>> begin Supplied material
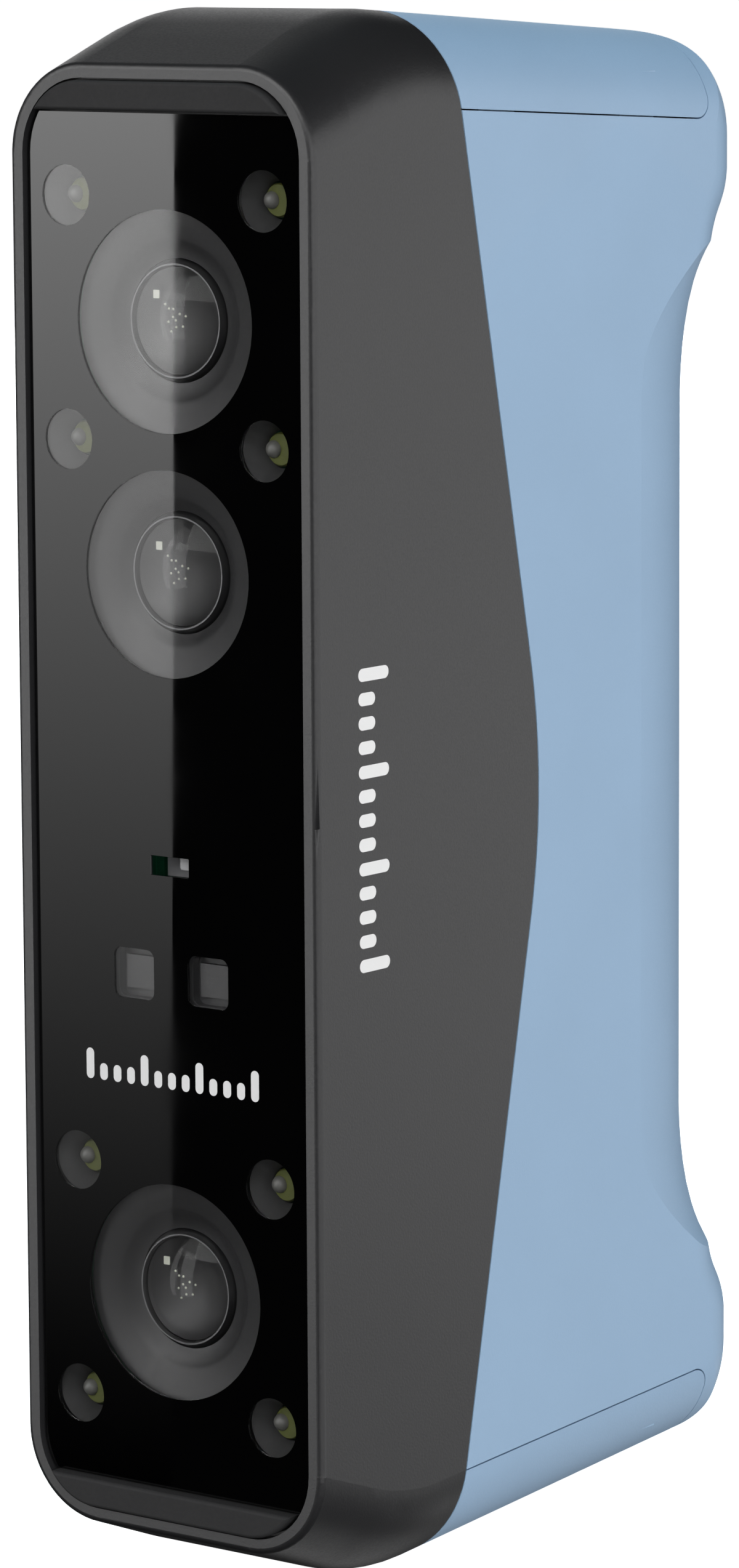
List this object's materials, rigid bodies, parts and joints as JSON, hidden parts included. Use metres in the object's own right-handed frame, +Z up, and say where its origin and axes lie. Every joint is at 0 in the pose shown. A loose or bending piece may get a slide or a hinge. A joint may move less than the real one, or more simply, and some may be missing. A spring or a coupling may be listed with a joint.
{
  "type": "handheld 3-D scanner",
  "caption": "Upright handheld 3-D scanner with a dark flat front holding cameras and ring lights, and a pale blue back with a waisted grip, buttons and a tripod thread.",
  "frame": {"origin": "centre of the whole scanner's bounding box", "axes": "+Z up along the long dimension, -Y out of the glass front, +X the right side seen from the front"},
  "size_m": [0.05, 0.0994, 0.2066],
  "materials": {
    "dark_plastic": "fine matte",
    "blue_plastic": "fine matte",
    "blue_cover": "fine matte",
    "front_glass": "polished, tinted",
    "black_print": "gloss black print",
    "adhesive": "matte foam",
    "pad_rubber": "soft matte",
    "bench_metal": "milled",
    "baffle_plastic": "dull",
    "barrel_metal": "black anodised",
    "lens_glass": "coated",
    "housing_metal": "black",
    "circuit_board": "solder mask",
    "screw_steel": "zinc plated",
    "flex_cable": "polyimide",
    "reflector_plastic": "satin",
    "emitter": "clear dome over phosphor",
    "projector_plastic": "dull",
    "sensor_plastic": "satin",
    "spacer_nylon": "nylon",
    "spacer_brass": "turned",
    "thermal_rubber": "soft",
    "sink_metal": "black anodised",
    "shield_steel": "tin plated",
    "buzzer_plastic": "matte",
    "cell_wrap": "heat-shrink wrap",
    "tray_plastic": "matte",
    "panel_plastic": "satin",
    "button_rubber": "soft matte",
    "scan_rubber": "soft matte",
    "light_pipe": "frosted",
    "switch_metal": "stamped",
    "insert_brass": "turned"
  },
  "bodies": {
    "scanner": {"front_bezel": "dark_plastic", "rear_shell": "blue_plastic", "top_end_cover": "blue_cover", "bottom_end_cover": "blue_cover", "front_glass": "front_glass", "window_mask": "black_print", "glass_gasket": "adhesive", "top_bumper_pad": "pad_rubber", "bottom_bumper_pad": "pad_rubber", "optical_bench": "bench_metal", "camera_screws": "screw_steel", "camera_cables": "flex_cable", "light_reflectors": "reflector_plastic", "light_emitters": "emitter", "light_boards": "circuit_board", "pattern_projectors": "projector_plastic", "range_sensor": "sensor_plastic", "projector_board": "circuit_board", "bench_spacers": "spacer_nylon", "bench_screws": "screw_steel", "main_board": "circuit_board", "board_spacers": "spacer_brass", "board_screws": "screw_steel", "thermal_pad": "thermal_rubber", "heat_sink": "sink_metal", "wireless_module": "shield_steel", "buzzer": "buzzer_plastic", "battery_cells": "cell_wrap", "battery_tray": "tray_plastic", "button_board": "circuit_board", "button_switches": "switch_metal", "button_board_screws": "screw_steel", "button_cable": "flex_cable", "control_panel": "panel_plastic", "status_light": "light_pipe", "charging_socket": "shield_steel", "charging_board": "circuit_board", "tripod_bracket": "bench_metal", "tripod_insert": "insert_brass", "case_screws": "screw_steel", "upper_camera_baffle": "baffle_plastic", "upper_lens_barrel": "barrel_metal", "upper_lens": "lens_glass", "upper_camera_housing": "housing_metal", "upper_sensor_board": "circuit_board", "middle_camera_baffle": "baffle_plastic", "middle_lens_barrel": "barrel_metal", "middle_lens": "lens_glass", "middle_camera_housing": "housing_metal", "middle_sensor_board": "circuit_board", "lower_camera_baffle": "baffle_plastic", "lower_lens_barrel": "barrel_metal", "lower_lens": "lens_glass", "lower_camera_housing": "housing_metal", "lower_sensor_board": "circuit_board"},
    "scan_button": {"scan_button": "scan_rubber"},
    "up_button": {"up_button": "button_rubber"},
    "down_button": {"down_button": "button_rubber"},
    "power_button": {"power_button": "button_rubber"}
  },
  "joints": [
    {"name": "scan_button_press", "type": "slide", "parent": "scanner", "child": "scan_button", "axis": [0, -1, 0], "range_m": [0, 0.0008], "stiffness_N_per_m": 1500, "springref_m": -0.0004},
    {"name": "up_button_press", "type": "slide", "parent": "scanner", "child": "up_button", "axis": [0, -1, 0], "range_m": [0, 0.0008], "stiffness_N_per_m": 1500, "springref_m": -0.0004},
    {"name": "down_button_press", "type": "slide", "parent": "scanner", "child": "down_button", "axis": [0, -1, 0], "range_m": [0, 0.0008], "stiffness_N_per_m": 1500, "springref_m": -0.0004},
    {"name": "power_button_press", "type": "slide", "parent": "scanner", "child": "power_button", "axis": [0, -1, 0], "range_m": [0, 0.0008], "stiffness_N_per_m": 1500, "springref_m": -0.0004}
  ]
}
>> end Supplied material
Challenge: Everything in the listing above should be restated exactly.

Written response:
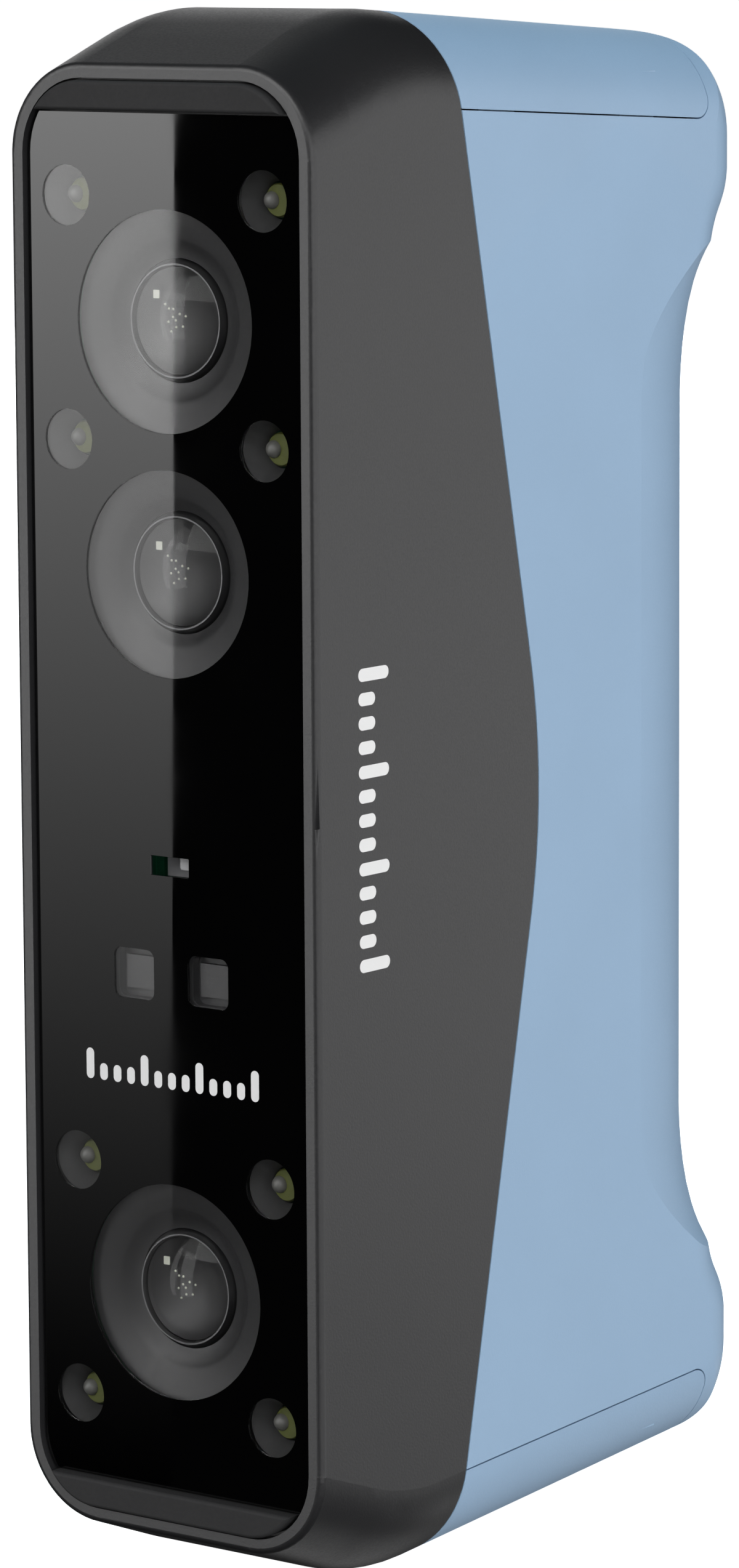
List this object's materials, rigid bodies, parts and joints as JSON, hidden parts included. Use metres in the object's own right-handed frame, +Z up, and say where its origin and axes lie. Every joint is at 0 in the pose shown. A loose or bending piece may get a slide or a hinge. A joint may move less than the real one, or more simply, and some may be missing. A spring or a coupling may be listed with a joint.
{
  "type": "handheld 3-D scanner",
  "caption": "Upright handheld 3-D scanner with a dark flat front holding cameras and ring lights, and a pale blue back with a waisted grip, buttons and a tripod thread.",
  "frame": {"origin": "centre of the whole scanner's bounding box", "axes": "+Z up along the long dimension, -Y out of the glass front, +X the right side seen from the front"},
  "size_m": [0.05, 0.0994, 0.2066],
  "materials": {
    "dark_plastic": "fine matte",
    "blue_plastic": "fine matte",
    "blue_cover": "fine matte",
    "front_glass": "polished, tinted",
    "black_print": "gloss black print",
    "adhesive": "matte foam",
    "pad_rubber": "soft matte",
    "bench_metal": "milled",
    "baffle_plastic": "dull",
    "barrel_metal": "black anodised",
    "lens_glass": "coated",
    "housing_metal": "black",
    "circuit_board": "solder mask",
    "screw_steel": "zinc plated",
    "flex_cable": "polyimide",
    "reflector_plastic": "satin",
    "emitter": "clear dome over phosphor",
    "projector_plastic": "dull",
    "sensor_plastic": "satin",
    "spacer_nylon": "nylon",
    "spacer_brass": "turned",
    "thermal_rubber": "soft",
    "sink_metal": "black anodised",
    "shield_steel": "tin plated",
    "buzzer_plastic": "matte",
    "cell_wrap": "heat-shrink wrap",
    "tray_plastic": "matte",
    "panel_plastic": "satin",
    "button_rubber": "soft matte",
    "scan_rubber": "soft matte",
    "light_pipe": "frosted",
    "switch_metal": "stamped",
    "insert_brass": "turned"
  },
  "bodies": {
    "scanner": {"front_bezel": "dark_plastic", "rear_shell": "blue_plastic", "top_end_cover": "blue_cover", "bottom_end_cover": "blue_cover", "front_glass": "front_glass", "window_mask": "black_print", "glass_gasket": "adhesive", "top_bumper_pad": "pad_rubber", "bottom_bumper_pad": "pad_rubber", "optical_bench": "bench_metal", "camera_screws": "screw_steel", "camera_cables": "flex_cable", "light_reflectors": "reflector_plastic", "light_emitters": "emitter", "light_boards": "circuit_board", "pattern_projectors": "projector_plastic", "range_sensor": "sensor_plastic", "projector_board": "circuit_board", "bench_spacers": "spacer_nylon", "bench_screws": "screw_steel", "main_board": "circuit_board", "board_spacers": "spacer_brass", "board_screws": "screw_steel", "thermal_pad": "thermal_rubber", "heat_sink": "sink_metal", "wireless_module": "shield_steel", "buzzer": "buzzer_plastic", "battery_cells": "cell_wrap", "battery_tray": "tray_plastic", "button_board": "circuit_board", "button_switches": "switch_metal", "button_board_screws": "screw_steel", "button_cable": "flex_cable", "control_panel": "panel_plastic", "status_light": "light_pipe", "charging_socket": "shield_steel", "charging_board": "circuit_board", "tripod_bracket": "bench_metal", "tripod_insert": "insert_brass", "case_screws": "screw_steel", "upper_camera_baffle": "baffle_plastic", "upper_lens_barrel": "barrel_metal", "upper_lens": "lens_glass", "upper_camera_housing": "housing_metal", "upper_sensor_board": "circuit_board", "middle_camera_baffle": "baffle_plastic", "middle_lens_barrel": "barrel_metal", "middle_lens": "lens_glass", "middle_camera_housing": "housing_metal", "middle_sensor_board": "circuit_board", "lower_camera_baffle": "baffle_plastic", "lower_lens_barrel": "barrel_metal", "lower_lens": "lens_glass", "lower_camera_housing": "housing_metal", "lower_sensor_board": "circuit_board"},
    "scan_button": {"scan_button": "scan_rubber"},
    "up_button": {"up_button": "button_rubber"},
    "down_button": {"down_button": "button_rubber"},
    "power_button": {"power_button": "button_rubber"}
  },
  "joints": [
    {"name": "scan_button_press", "type": "slide", "parent": "scanner", "child": "scan_button", "axis": [0, -1, 0], "range_m": [0, 0.0008], "stiffness_N_per_m": 1500, "springref_m": -0.0004},
    {"name": "up_button_press", "type": "slide", "parent": "scanner", "child": "up_button", "axis": [0, -1, 0], "range_m": [0, 0.0008], "stiffness_N_per_m": 1500, "springref_m": -0.0004},
    {"name": "down_button_press", "type": "slide", "parent": "scanner", "child": "down_button", "axis": [0, -1, 0], "range_m": [0, 0.0008], "stiffness_N_per_m": 1500, "springref_m": -0.0004},
    {"name": "power_button_press", "type": "slide", "parent": "scanner", "child": "power_button", "axis": [0, -1, 0], "range_m": [0, 0.0008], "stiffness_N_per_m": 1500, "springref_m": -0.0004}
  ]
}